Idempotency: save() は同じキーで何度も呼ばれる可能性があります。INSERT OR REPLACE (Upsert) の挙動を実装してください。
Function Identity: func_identifier (完全修飾名) が渡された場合は保存し、未指定なら func_name にフォールバックしてください。同名関数の衝突回避に使われます。

2. Implementation Example

ここでは例として、開発やテストに便利な「インメモリデータベース（辞書ベース）」の実装を示します。本番環境で PostgreSQL 等を使用する場合も、基本的な構造は同じです。
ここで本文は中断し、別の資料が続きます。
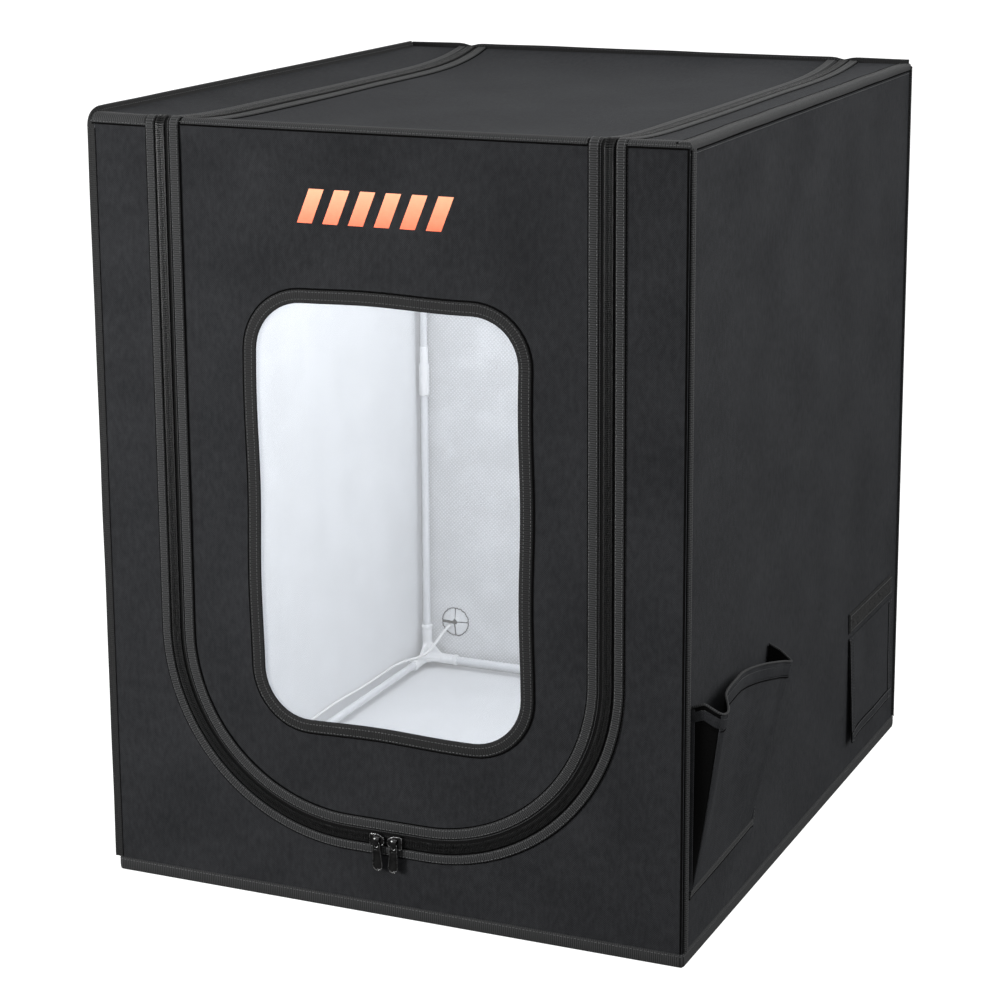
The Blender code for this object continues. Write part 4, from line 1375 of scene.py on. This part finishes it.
def build_sliders():
    right, up, out = (1, 0, 0), (0, 0, 1), (0, -1, 0)
    for side, sx in (("left", -1), ("right", 1)):
        box_low, box_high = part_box(f"zip_slider_{side}")
        x = (box_low.x + box_high.x) / 2
        back = FRONT - 0.0033
        body = Shape()
        outline = slider_outline(sx)
        add_slab(body, [outline], 0.0019, (x, back, ZIP_LOW), right, up, out)
        loop_tube(body, inset(outline, 0.0004), (x, back, ZIP_LOW), right, up, out, 0.00040, 0.0017, 1)
        for sz in (-1, 1):
            wall = [
                (x - sx * t, back + 0.0010, ZIP_LOW + sz * (0.0057 - 0.0010 * (t > 0.001)))
                for t in np.linspace(-0.0050, 0.0030, 7)
            ]
            sweep(body, Track(wall, out), round_section(0.00042, 8, flat=2.4))
        arch = []
        for k in range(17):
            turn = math.pi * k / 16
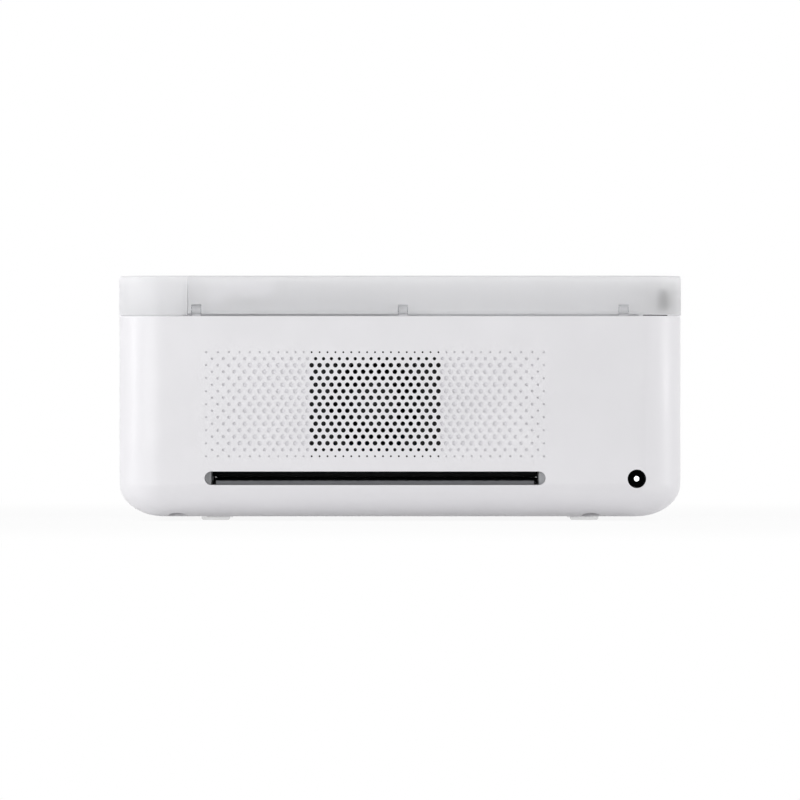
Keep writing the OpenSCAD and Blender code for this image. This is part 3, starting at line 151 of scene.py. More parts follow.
@dataclass(frozen=True)
class Finish:
    """A surface finish: plain shader values, and a pattern that a subclass adds."""

    name: str
    slot: str
    colour: str
    roughness: float = 0.5
    metallic: float = 0.0
    ior: float = 1.5
    transmission: float = 0.0
    opacity: float = 1.0

    def material(self) -> bpy.types.Material:
        """Build the material once and return it from then on."""
        made = bpy.data.materials.get(self.name)
        if made:
            return made
        made = bpy.data.materials.new(self.name)
        made.use_nodes = True
        made.diffuse_color = linear(self.colour)
        tree = made.node_tree
        tree.nodes.clear()
        shader = add_node(tree, "ShaderNodeBsdfPrincipled", {
            "Base Color": linear(self.colour),
            "Roughness": self.roughness,
            "Metallic": self.metallic,
            "Transmission Weight": self.transmission,
            "Alpha": self.opacity,
        })
        if self.metallic < 0.5:
            shader.inputs["IOR"].default_value = self.ior
        place = add_node(tree, "ShaderNodeTexCoord").outputs["Object"]
        for socket, value in self.pattern(tree, place).items():
            tree.links.new(value, shader.inputs[socket])
        add_node(tree, "ShaderNodeOutputMaterial", {"Surface": self.surface(tree, shader)})
        return made

    def surface(self, tree: Tree, shader: bpy.types.Node) -> Socket:
        """The finished shader: on most surfaces the plain one."""
        return shader.outputs["BSDF"]

    def pattern(self, tree: Tree, place: Socket) -> dict[str, Socket]:
        """Return the sockets that vary over the surface: none on a plain finish."""
        return {}

    def grain(self, tree: Tree, place: Socket, size: float, detail: float = 2.0,
              stretch: tuple[float, float, float] = (1.0, 1.0, 1.0)) -> Socket:
        """Noise whose features are size millimetres across.

        Args:
            tree: the node tree to add to.
            place: the coordinates to read.
            size: width of a feature, in millimetres.
            detail: how many finer octaves it holds.
            stretch: factor on each axis; a small one draws the pattern out along that axis.

        Returns:
            The noise value, from 0 to 1.
        """
        moved = add_node(tree, "ShaderNodeMapping", {"Vector": place, "Scale": stretch}).outputs["Vector"]
        feeds = {"Vector": moved, "Scale": 1 / (size * MM), "Detail": detail, "Roughness": 0.55}
        return add_node(tree, "ShaderNodeTexNoise", feeds).outputs[0]

    def spread(self, tree: Tree, value: Socket, low: float, high: float) -> Socket:
        """Map the middle of a noise value's range, where most of it lies, to the range from low to high."""
        feeds = {"Value": value, "From Min": 0.3, "From Max": 0.7, "To Min": low, "To Max": high}
        return add_node(tree, "ShaderNodeMapRange", feeds).outputs["Result"]

    def tint(self, tree: Tree, value: Socket, other: str) -> Socket:
        """Blend from the finish's own colour to another one, by a value from 0 to 1."""
        feeds = {0: value, 6: linear(self.colour), 7: linear(other)}
        return add_node(tree, "ShaderNodeMix", feeds, data_type="RGBA").outputs[2]

    def relief(self, tree: Tree, height: Socket, depth: float, strength: float) -> Socket:
        """Normals of a relief that is depth millimetres deep."""
        feeds = {"Height": height, "Distance": depth * MM, "Strength": strength}
        return add_node(tree, "ShaderNodeBump", feeds).outputs["Normal"]

    def bands(self, tree: Tree, place: Socket, pitch: float, waver: float = 0.0) -> Socket:
        """Even bands one above another.

        Args:
            tree: the node tree to add to.
            place: the coordinates to read.
            pitch: height of one band, in millimetres.
            waver: how far the bands stray from straight.

        Returns:
            The band's value, from 0 to 1 and back over each pitch.
        """
        feeds = {"Vector": place, "Scale": 2 * math.pi / (WAVE_RATE * pitch * MM), "Distortion": waver,
                 "Detail": 1.0, "Detail Scale": 2.0}
        return add_node(tree, "ShaderNodeTexWave", feeds, bands_direction="Z").outputs["Fac"]


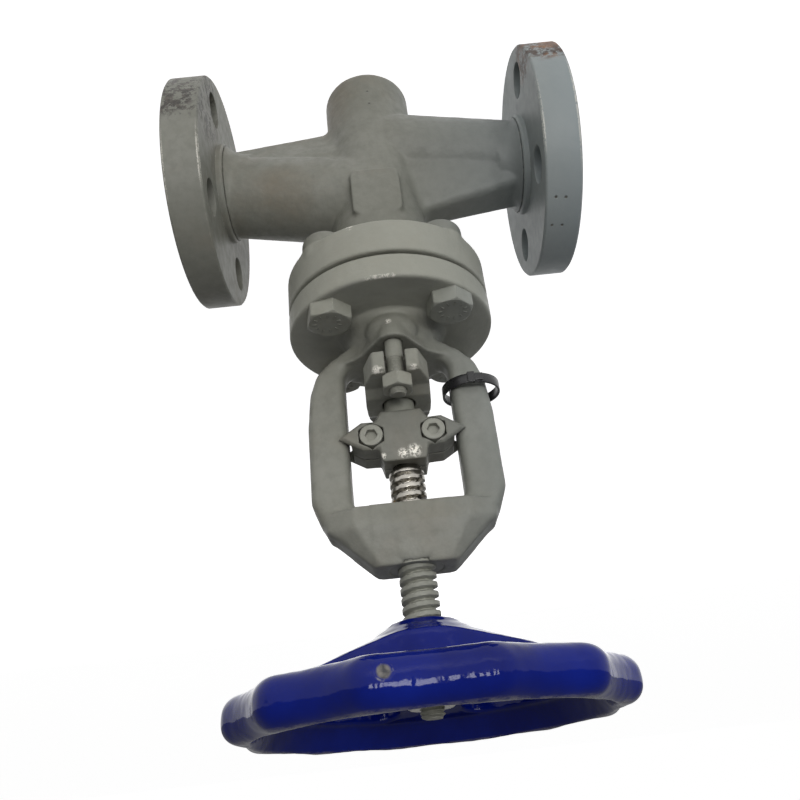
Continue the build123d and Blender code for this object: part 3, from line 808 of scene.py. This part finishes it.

from typing import Any, Dict, Optional
from datetime import datetime
import pandas as pd
from beautyspot.db import TaskDBBase

class MemoryTaskDB(TaskDBBase):
    """
    オンメモリで動作する揮発性のバックエンド。
    テストや、永続化が不要な一時的なスクリプトに最適です。
    """
    def __init__(self):
        self._storage: Dict[str, Dict[str, Any]] = {}

    def init_schema(self):
        # メモリ上の辞書なのでスキーマ作成は不要
        pass

    def get(self, cache_key: str, *, include_expired: bool = False) -> Optional[Dict[str, Any]]:
        return self._storage.get(cache_key)

    def save(
        self,
        cache_key: str,
        func_name: str,
        func_identifier: Optional[str],
        input_id: str,
        version: Optional[str],
        result_type: str,
        content_type: Optional[str],
        result_value: Optional[str] = None,
        result_data: Optional[bytes] = None,
        expires_at: Optional[datetime] = None,
    ):
        # 辞書に保存（Upsert）
        self._storage[cache_key] = {
            "func_name": func_name,
            "func_identifier": func_identifier or func_name,
            "input_id": input_id,
            "version": version,
            "result_type": result_type,
            "content_type": content_type,
            "result_value": result_value,
            "result_data": result_data,
            "expires_at": expires_at,
            "updated_at": pd.Timestamp.now() # 履歴用
        }

    def get_history(self, limit: int = 1000) -> pd.DataFrame:
        if not self._storage:
            return pd.DataFrame()

        # 辞書からDataFrameを作成
        df = pd.DataFrame(list(self._storage.values()))
        df["cache_key"] = list(self._storage.keys())
        return df.sort_values("updated_at", ascending=False).head(limit)

3. Injection (How to use)

作成したカスタムクラスのインスタンスを、Spot の db 引数に渡すだけです。

import beautyspot as bs

# 1. カスタムDBをインスタンス化
my_memory_db = MemoryTaskDB()

# 2. Spotに注入 (パス文字列ではなく、インスタンスを渡す)
spot = bs.Spot("memory_app", db=my_memory_db)

@spot.mark
def calc(x):
    return x * 2

# この結果は SQLite ファイルではなく、メモリ上に保存されます
print(calc(10))

4. Advanced: Using PostgreSQL / MySQL

RDBMS を使用する場合は、sqlalchemy や psycopg2 を使用して TaskDBBase を実装します。 src/beautyspot/db.py 内の SQLiteTaskDB の実装が参考になります。

特に以下の点に注意してください：

接続管理: save や get のたびに接続を開くか、コネクションプールを使用するかを適切に設計してください。
JSONシリアライズ: beautyspot は結果を JSON 文字列として渡します。DB側には TEXT 型または JSONB 型のカラムを用意してください。